● **YOUR TASK**
Starting at the line containing "Write part 3 of the OpenSCAD", copy each line exactly, ending with the line containing "shape.block(*spans, *level(side, PAD_T))". Leave out everything else.

══ RECORDED INFORMATION ══

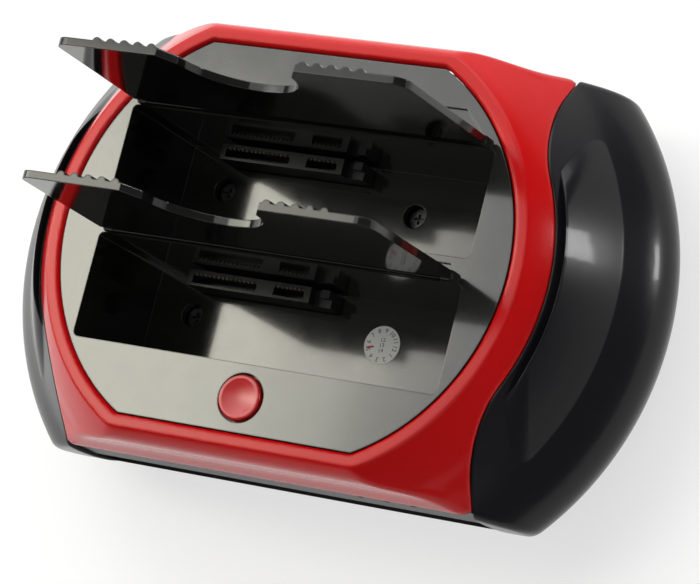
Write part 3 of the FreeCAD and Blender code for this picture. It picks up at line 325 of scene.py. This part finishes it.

═══
══ RECORDED INFORMATION ══

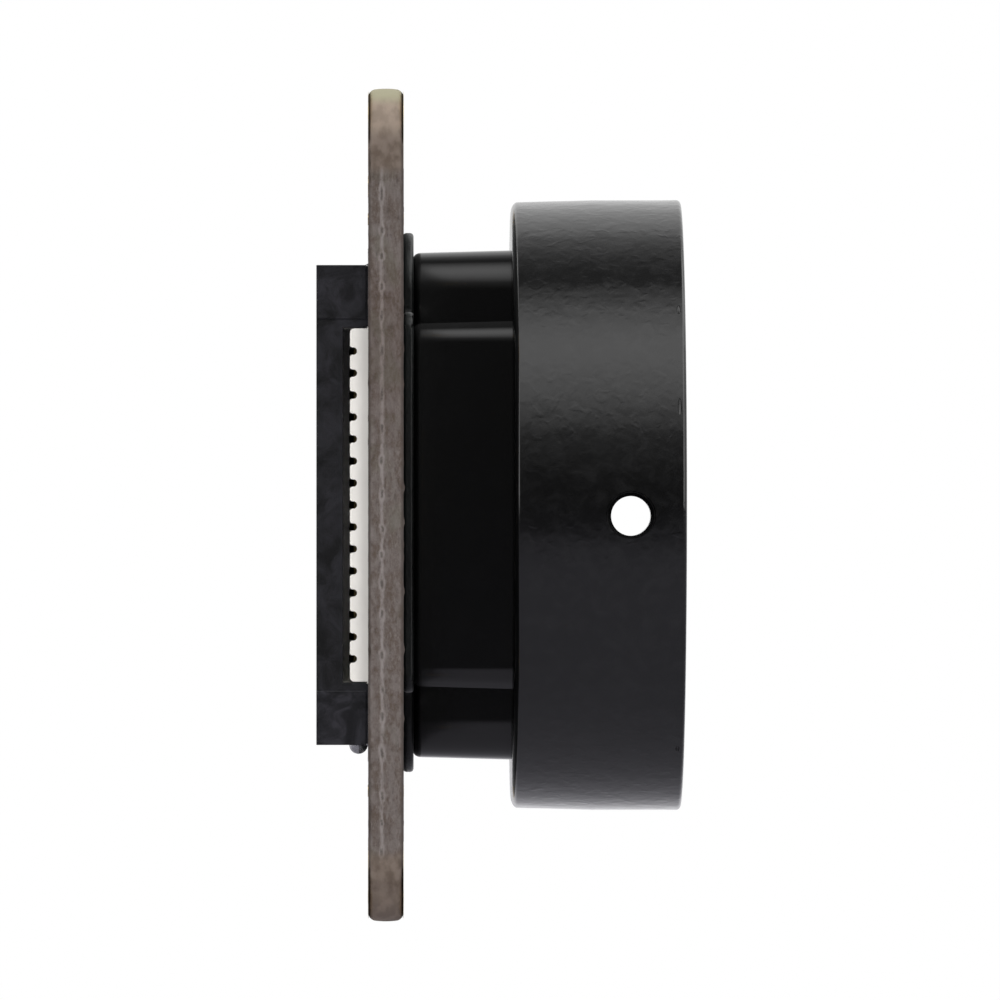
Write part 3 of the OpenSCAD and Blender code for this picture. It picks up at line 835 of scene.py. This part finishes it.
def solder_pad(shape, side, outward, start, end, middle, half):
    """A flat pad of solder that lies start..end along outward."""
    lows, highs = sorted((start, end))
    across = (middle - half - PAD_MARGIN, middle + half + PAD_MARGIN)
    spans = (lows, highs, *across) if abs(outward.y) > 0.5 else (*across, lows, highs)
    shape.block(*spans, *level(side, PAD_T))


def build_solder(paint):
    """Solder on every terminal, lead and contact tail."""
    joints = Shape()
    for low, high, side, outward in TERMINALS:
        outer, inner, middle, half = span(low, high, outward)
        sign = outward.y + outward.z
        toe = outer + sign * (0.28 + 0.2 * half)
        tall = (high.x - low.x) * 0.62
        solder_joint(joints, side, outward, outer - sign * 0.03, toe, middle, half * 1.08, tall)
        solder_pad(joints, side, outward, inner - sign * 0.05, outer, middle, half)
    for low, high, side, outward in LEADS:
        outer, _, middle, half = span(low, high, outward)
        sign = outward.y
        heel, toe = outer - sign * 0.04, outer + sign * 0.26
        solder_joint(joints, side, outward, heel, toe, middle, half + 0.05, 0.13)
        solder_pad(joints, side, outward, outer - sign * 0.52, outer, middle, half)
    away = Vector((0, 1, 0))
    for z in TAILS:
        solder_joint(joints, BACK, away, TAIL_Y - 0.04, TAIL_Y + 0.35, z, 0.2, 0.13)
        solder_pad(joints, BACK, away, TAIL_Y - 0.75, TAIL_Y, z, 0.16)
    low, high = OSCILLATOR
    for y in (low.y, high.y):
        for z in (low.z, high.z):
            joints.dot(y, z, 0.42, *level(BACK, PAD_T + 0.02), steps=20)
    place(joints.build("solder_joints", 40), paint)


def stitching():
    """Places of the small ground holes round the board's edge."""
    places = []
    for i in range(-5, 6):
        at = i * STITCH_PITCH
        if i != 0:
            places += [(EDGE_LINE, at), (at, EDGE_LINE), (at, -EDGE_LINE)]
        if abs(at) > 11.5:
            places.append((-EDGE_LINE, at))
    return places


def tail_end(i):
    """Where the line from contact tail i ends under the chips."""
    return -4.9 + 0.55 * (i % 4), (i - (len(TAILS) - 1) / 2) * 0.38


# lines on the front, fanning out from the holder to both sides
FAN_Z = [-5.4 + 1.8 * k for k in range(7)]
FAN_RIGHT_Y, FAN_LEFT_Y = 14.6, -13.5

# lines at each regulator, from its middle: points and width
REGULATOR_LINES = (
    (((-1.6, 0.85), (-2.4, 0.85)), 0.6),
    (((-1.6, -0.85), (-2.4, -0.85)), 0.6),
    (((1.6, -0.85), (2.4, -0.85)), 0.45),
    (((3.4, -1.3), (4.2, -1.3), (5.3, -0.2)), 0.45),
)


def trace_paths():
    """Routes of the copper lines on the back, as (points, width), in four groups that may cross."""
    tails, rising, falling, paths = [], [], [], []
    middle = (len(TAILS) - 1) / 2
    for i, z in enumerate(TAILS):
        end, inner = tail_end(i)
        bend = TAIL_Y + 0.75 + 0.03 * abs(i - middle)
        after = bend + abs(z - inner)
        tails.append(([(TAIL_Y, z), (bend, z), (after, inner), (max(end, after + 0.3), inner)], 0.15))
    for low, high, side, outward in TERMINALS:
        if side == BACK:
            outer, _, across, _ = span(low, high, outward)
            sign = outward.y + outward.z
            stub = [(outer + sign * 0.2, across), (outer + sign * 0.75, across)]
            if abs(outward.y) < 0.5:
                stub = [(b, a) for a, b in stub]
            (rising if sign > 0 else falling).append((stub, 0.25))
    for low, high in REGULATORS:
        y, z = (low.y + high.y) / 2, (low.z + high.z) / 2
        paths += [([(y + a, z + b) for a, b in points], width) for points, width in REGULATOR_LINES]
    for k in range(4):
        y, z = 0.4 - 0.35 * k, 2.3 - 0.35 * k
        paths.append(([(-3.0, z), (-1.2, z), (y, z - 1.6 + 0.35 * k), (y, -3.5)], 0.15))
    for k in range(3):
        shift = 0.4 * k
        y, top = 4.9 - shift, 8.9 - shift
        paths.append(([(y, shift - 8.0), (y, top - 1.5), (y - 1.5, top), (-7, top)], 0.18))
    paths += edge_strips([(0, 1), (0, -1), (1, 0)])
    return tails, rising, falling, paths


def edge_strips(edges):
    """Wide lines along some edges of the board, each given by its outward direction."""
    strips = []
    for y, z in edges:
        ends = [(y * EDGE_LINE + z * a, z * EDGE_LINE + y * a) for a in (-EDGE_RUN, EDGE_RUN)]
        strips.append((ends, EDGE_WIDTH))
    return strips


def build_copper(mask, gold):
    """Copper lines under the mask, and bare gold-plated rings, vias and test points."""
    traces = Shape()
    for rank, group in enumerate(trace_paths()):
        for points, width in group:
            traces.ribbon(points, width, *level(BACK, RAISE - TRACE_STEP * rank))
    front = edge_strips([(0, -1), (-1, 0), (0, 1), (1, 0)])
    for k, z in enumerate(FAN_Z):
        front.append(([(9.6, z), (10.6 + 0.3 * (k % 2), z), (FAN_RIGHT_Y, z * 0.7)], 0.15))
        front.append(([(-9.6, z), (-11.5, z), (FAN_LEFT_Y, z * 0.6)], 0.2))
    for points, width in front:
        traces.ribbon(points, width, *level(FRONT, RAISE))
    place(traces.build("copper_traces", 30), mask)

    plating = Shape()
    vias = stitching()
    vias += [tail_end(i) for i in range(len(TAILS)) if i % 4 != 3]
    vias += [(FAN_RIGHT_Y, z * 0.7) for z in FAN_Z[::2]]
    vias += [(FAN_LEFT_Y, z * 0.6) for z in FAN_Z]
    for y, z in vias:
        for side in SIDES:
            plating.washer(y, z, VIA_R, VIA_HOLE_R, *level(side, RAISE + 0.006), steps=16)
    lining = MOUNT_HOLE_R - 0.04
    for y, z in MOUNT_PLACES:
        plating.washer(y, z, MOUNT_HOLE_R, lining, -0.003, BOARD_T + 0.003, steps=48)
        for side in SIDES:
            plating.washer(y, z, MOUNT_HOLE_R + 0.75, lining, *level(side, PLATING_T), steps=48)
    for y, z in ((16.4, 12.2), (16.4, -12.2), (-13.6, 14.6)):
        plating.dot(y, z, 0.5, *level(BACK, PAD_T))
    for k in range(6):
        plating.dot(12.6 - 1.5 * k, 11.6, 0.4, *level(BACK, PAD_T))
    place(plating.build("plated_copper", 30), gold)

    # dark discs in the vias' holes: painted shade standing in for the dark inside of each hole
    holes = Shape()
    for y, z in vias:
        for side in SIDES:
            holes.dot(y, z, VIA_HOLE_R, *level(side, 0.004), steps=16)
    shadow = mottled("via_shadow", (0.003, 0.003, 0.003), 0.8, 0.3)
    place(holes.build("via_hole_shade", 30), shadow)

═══

● **TASK ANSWER**
Write part 3 of the OpenSCAD and Blender code for this picture. It picks up at line 835 of scene.py. This part finishes it.
def solder_pad(shape, side, outward, start, end, middle, half):
    """A flat pad of solder that lies start..end along outward."""
    lows, highs = sorted((start, end))
    across = (middle - half - PAD_MARGIN, middle + half + PAD_MARGIN)
    spans = (lows, highs, *across) if abs(outward.y) > 0.5 else (*across, lows, highs)
    shape.block(*spans, *level(side, PAD_T))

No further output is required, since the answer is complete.